Source material:
— start —

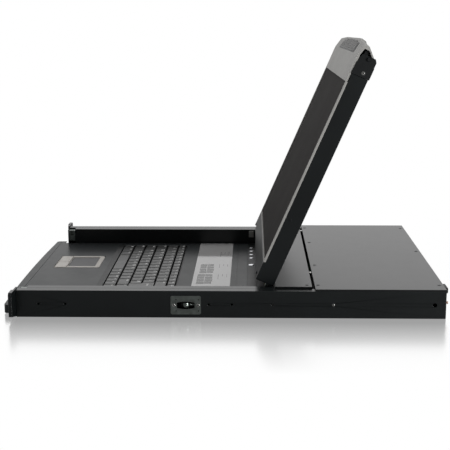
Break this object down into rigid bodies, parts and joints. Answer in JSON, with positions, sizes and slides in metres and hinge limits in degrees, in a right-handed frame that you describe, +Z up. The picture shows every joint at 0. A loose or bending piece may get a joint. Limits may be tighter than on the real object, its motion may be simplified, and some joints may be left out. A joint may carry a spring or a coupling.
{
  "type": "rack console kvm switch",
  "caption": "Slide-out rack console with a fold-up display, keyboard and touchpad deck, and a KVM switch with video ports at its rear.",
  "frame": {"origin": "bottom centre of the whole unit, display open", "axes": "+Z up, -Y to the user, +X to the user's right"},
  "size_m": [0.4826, 0.623, 0.3746],
  "materials": {
    "black_steel": "black powder coat, fine texture",
    "grey_steel": "dark grey powder coat",
    "grey_coated": "grey satin paint",
    "zinc_steel": "blue zinc plate",
    "yellow_zinc": "yellow zinc plate",
    "bright_steel": "nickel plate",
    "port_shell": "tinned shell",
    "brass": "plain brass",
    "black_plastic": "fine spark texture",
    "grey_plastic": "satin moulded",
    "silver_plastic": "silver paint",
    "light_plastic": "light grey moulded",
    "pad_plastic": "fine matt film",
    "key_plastic": "fine spark texture",
    "chrome_button": "plated",
    "dome_rubber": "silicone sheet",
    "grip_rubber": "ribbed soft moulding",
    "circuit_board": "solder mask",
    "screen": "anti-glare film"
  },
  "bodies": {
    "chassis": {"base_pan": "black_steel", "console_ports": "port_shell", "control_strip": "black_plastic", "cover_screws": "bright_steel", "deck_plate": "grey_coated", "display_board": "circuit_board", "front_lip": "grey_coated", "ground_stud": "brass", "hinge_brackets": "zinc_steel", "hinge_pins": "bright_steel", "hinge_support_blocks": "light_plastic", "inner_rail_left": "black_steel", "inner_rail_right": "black_steel", "key_dome_sheet": "dome_rubber", "keyboard_well": "black_plastic", "label_strip": "silver_plastic", "latch_plates": "zinc_steel", "main_board": "circuit_board", "middle_cover": "grey_steel", "power_inlet": "black_plastic", "power_supply": "bright_steel", "rack_ears": "black_steel", "rear_bumper": "black_plastic", "rear_cover": "grey_steel", "rear_panel": "black_steel", "side_screws": "bright_steel", "side_wall_left": "black_steel", "side_wall_right": "black_steel", "strike_blocks": "zinc_steel", "touchpad_pad": "pad_plastic", "touchpad_surround": "silver_plastic", "video_ports": "port_shell"},
    "display": {"lcd_back_cover": "black_steel", "lcd_bezel": "grey_plastic", "lcd_panel": "screen", "handle_front_shell": "grey_plastic", "handle_back_shell": "grey_plastic", "handle_grip": "grip_rubber", "corner_brackets": "black_plastic", "hinge_arms": "yellow_zinc", "lcd_screws": "bright_steel"},
    "catch_right": {"release_catch_right": "black_plastic"},
    "catch_left": {"release_catch_left": "black_plastic"},
    "roller_right": {"latch_roller_right": "bright_steel"},
    "roller_left": {"latch_roller_left": "bright_steel"},
    "touch_left": {"touch_button_left": "silver_plastic"},
    "touch_right": {"touch_button_right": "silver_plastic"},
    "rocker": {"power_rocker": "black_plastic"},
    "power_button": {"display_power_button": "chrome_button"},
    "space_bar": {"space_bar": "key_plastic"},
    "osd_1": {"osd_button_1": "chrome_button"},
    "osd_2": {"osd_button_2": "chrome_button"},
    "osd_3": {"osd_button_3": "chrome_button"},
    "osd_4": {"osd_button_4": "chrome_button"},
    "keys_function": {"key_row_function": "key_plastic"},
    "keys_number": {"key_row_number": "key_plastic"},
    "keys_upper": {"key_row_upper": "key_plastic"},
    "keys_home": {"key_row_home": "key_plastic"},
    "keys_lower": {"key_row_lower": "key_plastic"},
    "keys_bottom": {"key_row_bottom": "key_plastic"}
  },
  "joints": [
    {"name": "display_hinge", "type": "hinge", "parent": "chassis", "child": "display", "pos_m": [0, 0.0634, 0.0357], "axis": [1, 0, 0], "range_deg": [-3, 113.6]},
    {"name": "catch_right_slide", "type": "slide", "parent": "display", "child": "catch_right", "axis": [1, 0, 0], "range_m": [-0.0035, 0], "stiffness_N_per_m": 400, "springref_m": 0.002},
    {"name": "catch_left_slide", "type": "slide", "parent": "display", "child": "catch_left", "axis": [-1, 0, 0], "range_m": [-0.0035, 0], "stiffness_N_per_m": 400, "springref_m": 0.002},
    {"name": "roller_right_press", "type": "slide", "parent": "chassis", "child": "roller_right", "axis": [-1, 0, 0], "range_m": [0, 0.003], "stiffness_N_per_m": 500, "springref_m": -0.001},
    {"name": "roller_left_press", "type": "slide", "parent": "chassis", "child": "roller_left", "axis": [1, 0, 0], "range_m": [0, 0.003], "stiffness_N_per_m": 500, "springref_m": -0.001},
    {"name": "touch_left_press", "type": "slide", "parent": "chassis", "child": "touch_left", "axis": [0, 0, -1], "range_m": [0, 0.0008], "stiffness_N_per_m": 300, "springref_m": -0.001},
    {"name": "touch_right_press", "type": "slide", "parent": "chassis", "child": "touch_right", "axis": [0, 0, -1], "range_m": [0, 0.0008], "stiffness_N_per_m": 300, "springref_m": -0.001},
    {"name": "osd_1_press", "type": "slide", "parent": "chassis", "child": "osd_1", "axis": [0, 0, -1], "range_m": [0, 0.001], "stiffness_N_per_m": 300, "springref_m": -0.001},
    {"name": "osd_2_press", "type": "slide", "parent": "chassis", "child": "osd_2", "axis": [0, 0, -1], "range_m": [0, 0.001], "stiffness_N_per_m": 300, "springref_m": -0.001},
    {"name": "osd_3_press", "type": "slide", "parent": "chassis", "child": "osd_3", "axis": [0, 0, -1], "range_m": [0, 0.001], "stiffness_N_per_m": 300, "springref_m": -0.001},
    {"name": "osd_4_press", "type": "slide", "parent": "chassis", "child": "osd_4", "axis": [0, 0, -1], "range_m": [0, 0.001], "stiffness_N_per_m": 300, "springref_m": -0.001},
    {"name": "power_button_press", "type": "slide", "parent": "chassis", "child": "power_button", "axis": [0, 0, -1], "range_m": [0, 0.001], "stiffness_N_per_m": 300, "springref_m": -0.001},
    {"name": "space_bar_press", "type": "slide", "parent": "chassis", "child": "space_bar", "axis": [0, 0, -1], "range_m": [0, 0.0022], "stiffness_N_per_m": 300, "springref_m": -0.001},
    {"name": "keys_function_press", "type": "slide", "parent": "chassis", "child": "keys_function", "axis": [0, 0, -1], "range_m": [0, 0.0022], "stiffness_N_per_m": 700, "springref_m": -0.0012},
    {"name": "keys_number_press", "type": "slide", "parent": "chassis", "child": "keys_number", "axis": [0, 0, -1], "range_m": [0, 0.0022], "stiffness_N_per_m": 700, "springref_m": -0.0012},
    {"name": "keys_upper_press", "type": "slide", "parent": "chassis", "child": "keys_upper", "axis": [0, 0, -1], "range_m": [0, 0.0022], "stiffness_N_per_m": 700, "springref_m": -0.0012},
    {"name": "keys_home_press", "type": "slide", "parent": "chassis", "child": "keys_home", "axis": [0, 0, -1], "range_m": [0, 0.0022], "stiffness_N_per_m": 700, "springref_m": -0.0012},
    {"name": "keys_lower_press", "type": "slide", "parent": "chassis", "child": "keys_lower", "axis": [0, 0, -1], "range_m": [0, 0.0022], "stiffness_N_per_m": 700, "springref_m": -0.0012},
    {"name": "keys_bottom_press", "type": "slide", "parent": "chassis", "child": "keys_bottom", "axis": [0, 0, -1], "range_m": [0, 0.0022], "stiffness_N_per_m": 700, "springref_m": -0.0012},
    {"name": "rocker_turn", "type": "hinge", "parent": "chassis", "child": "rocker", "pos_m": [0.177, 0.3035, 0.02], "axis": [1, 0, 0], "range_deg": [0, 12]}
  ]
}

— end —

Task objective: All lines above with "frame" in them should be returned.

Reply to the task:
Break this object down into rigid bodies, parts and joints. Answer in JSON, with positions, sizes and slides in metres and hinge limits in degrees, in a right-handed frame that you describe, +Z up. The picture shows every joint at 0. A loose or bending piece may get a joint. Limits may be tighter than on the real object, its motion may be simplified, and some joints may be left out. A joint may carry a spring or a coupling.
  "frame": {"origin": "bottom centre of the whole unit, display open", "axes": "+Z up, -Y to the user, +X to the user's right"},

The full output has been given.